Spetta a Fromm il merito di aver individuato e posto in risalto l’importanza che la società riveste nell’aiutare l’uomo nel suo amore per la vita, oppure nello stimolare la sua necrofilia. Più pericolosa ancora dell’invenzioni delle armi è la capacità che l’uomo ha di “degradare” l’avversario e vedere la sua eventuale uccisione (anche figurata) non solo come riprovevole e malvagia, ma addirittura doverosa, in quanto si tratterebbe di eliminare un mostro nocivo all’interno della società.

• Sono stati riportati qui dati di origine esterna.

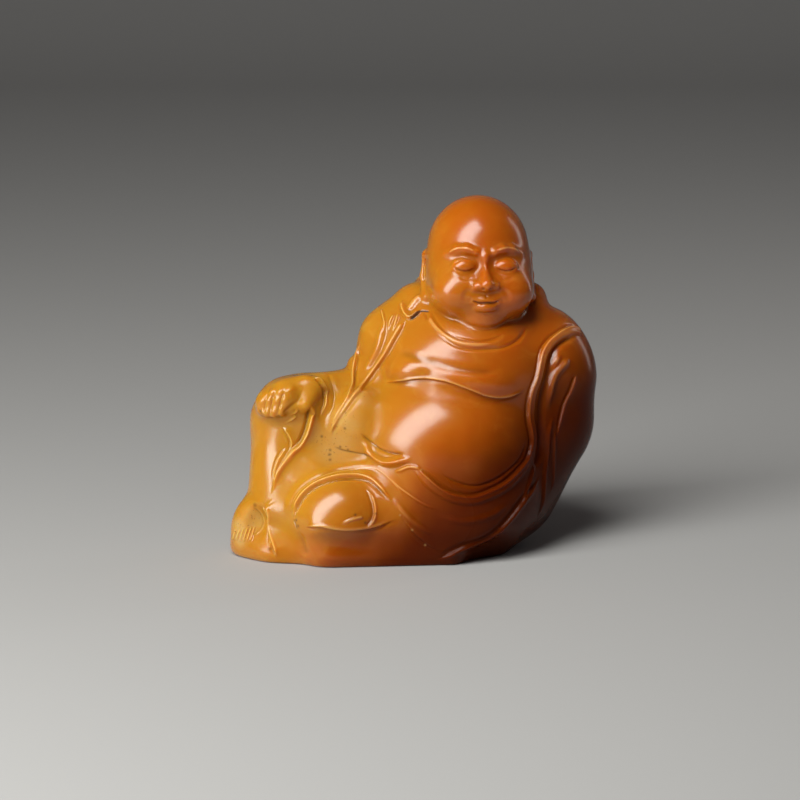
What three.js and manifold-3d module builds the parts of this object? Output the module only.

Ammon afferma che l’aggressività distruttiva si può spiegare come una patologia psichica, ma anche sociale, e sostiene che il gruppo se si emancipa dalla aggressività distruttiva, può offrire al singolo la possibilità di liberarsi, di crescere e di comunicare in modo sano e maturo con altri individui e in una società così trasformabile.

È l’insicurezza di base che fa diventare l’aggressività patologica. Solo nel caso di una scarsa identità, frutto di frustrazioni precoci ed eccessive e di gravi limitazioni allo sviluppo, l’aggressività diventa inutile e dannosa violenza. Essa viene allora certamente negata, per i sensi di colpa e la paura che genera, e proiettata su altri; ma si tratta di meccanismi psicotici che a livello adulto sono utilizzati solo quando il senso della propria identità è inesistente o vacillante.